A prototype effort at the University of California at Berkeley may provide an example of the way computer systems might be put together in the future. Its Department of Electrical Engineering and Computer Sciences is developing what it calls a Mobile Multimedia Terminal. The system is essentially a mobile application of the

X-Windows system, a kind of back-to-the-future, dumb-terminal approach developed at MIT in the 1980s.

X-Windows allows users to run applications on their own computer screens that are actually operating from a network server -- rather than having every user independently run applications. This approach means that the devices people use will require less processing power, so they can also be smaller and cheaper.

What processing power remains can then be devoted almost exclusively to the screen, which is the most critical point of contact for the user anyway. The downside, of course, is that requirements for inter-computer communications will rise.

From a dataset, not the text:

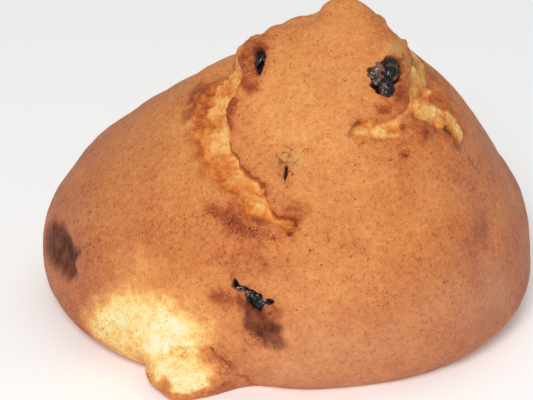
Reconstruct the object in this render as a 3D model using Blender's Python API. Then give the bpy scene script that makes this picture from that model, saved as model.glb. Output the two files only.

But the people at Berkeley believe networking technology is rapidly maturing, and should soon allow mobile terminals -- notebook-sized screens, really -- to receive and send data wirelessly. Network servers could handle the processing-intensive tasks of recognizing voice commands or handwritten characters scribbled on the user's pad. "The greatest advantage of this architecture is that [it] has access to massive computational power [on the network], allowing [the computer] to be smarter [with handwriting and speech recognition] than other portable devices [today]," noted a data sheet on the ARPA-funded project, which was demonstrated in Denver last month.

For now, the system only works within a building, which has a radio receiver in every room. But with the development of so-called personal communication systems for mobile phones now taking off, such terminals could soon have a ready infrastructure for wider application.

And the terminals have enough power to display full-motion, digitized video run from network servers at 30 frames per second. Developers are focusing on three applications: access and retrieval of World Wide Web information; a voice-driven command interface; speech and voice recognition. The key, of course, will be for commercial software providers to help build standard development tools and objects that will work with such a system and allow users to easily customize devices for specific applications.

Then, perhaps, computers may truly disappear, but that day still seems a long time coming. Said Terry Roberts, who helped develop the precursor of the Macintosh interface at Xerox PARC, "Technology is not a problem, economic availability is not a problem. The next big question [is] people simply being able to do what they want on a system."